Illustration showing flag component layouts


When I joined Browser I was tasked with working on Twine, an in-house SASS extranet. Most of the frontend was already built, including the beginnings of a highly reusable component library. One component in particular stood out for me: the ‘flag’. A flag is similar to the ubiquitous media object, but with a more nuanced alignment:





Instead of the graphic being aligned to the top of the component, it’s aligned to the centre of the title, a pleasant visual tweak — especially when pairing an icon or avatar with a block of copy. I’ve seen this pattern crop up continuously in designs. Once you start looking for it, you realise it’s everywhere.
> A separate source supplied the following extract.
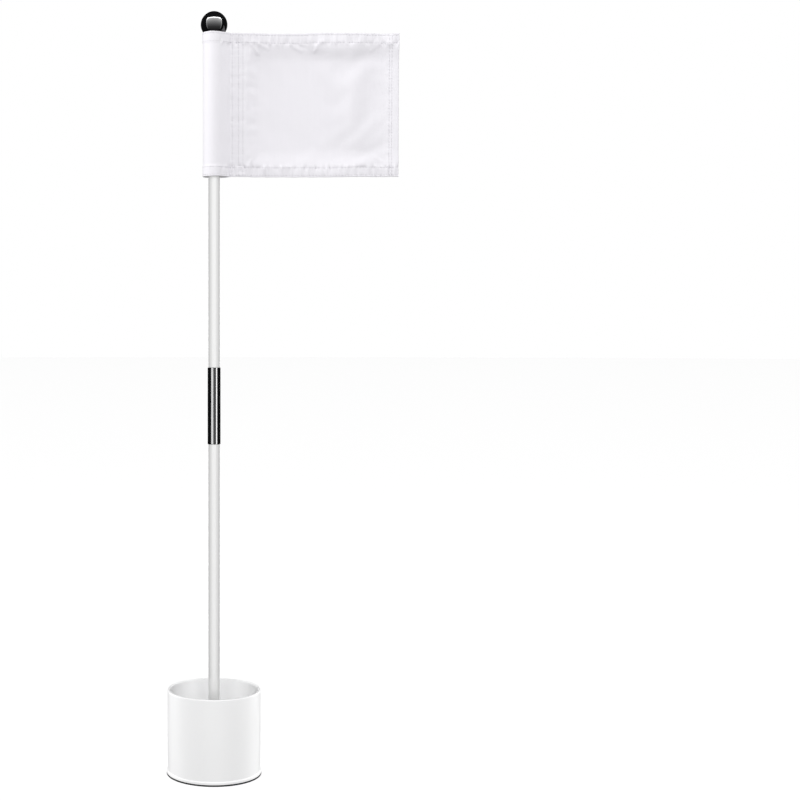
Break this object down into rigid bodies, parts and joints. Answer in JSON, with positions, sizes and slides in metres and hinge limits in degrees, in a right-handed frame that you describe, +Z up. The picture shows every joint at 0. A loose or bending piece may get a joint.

Back when I was getting started, the simplest answer was nudging the title or graphic with margin, however, thanks to modern CSS a more versatile solution is possible.

If you want to jump ahead, here’s a pen. The pen and the snippets below use SCSS, but only to allow for nesting.

The problem

In order to proceed I’m going to break down the flag into three parts: signifier, title and content.




To summarize what we’re going for:

  • Flags should layout a signifier next to a block of copy (which is usually wider).
  • The signifier should be centered to the title, if present.
  • If the signifier is larger than the title, then the title should be aligned to the centre of the text, but (crucially) allow the content to flow underneath it. We’ll come back to this later.
  • The title or content should be optional, retaining similar alignment/spacing properties when absent.

First pass

Adam Wathan has a neat solution for a similar pattern, which involves ensuring the computed line-height for the signifier is the same as the title. This works great if the title is larger than the signifier, but not if the signifier is larger than the title. Even if we set a value based on the signifier’s height, we’ll get an awkward line-height on any wrapping title text.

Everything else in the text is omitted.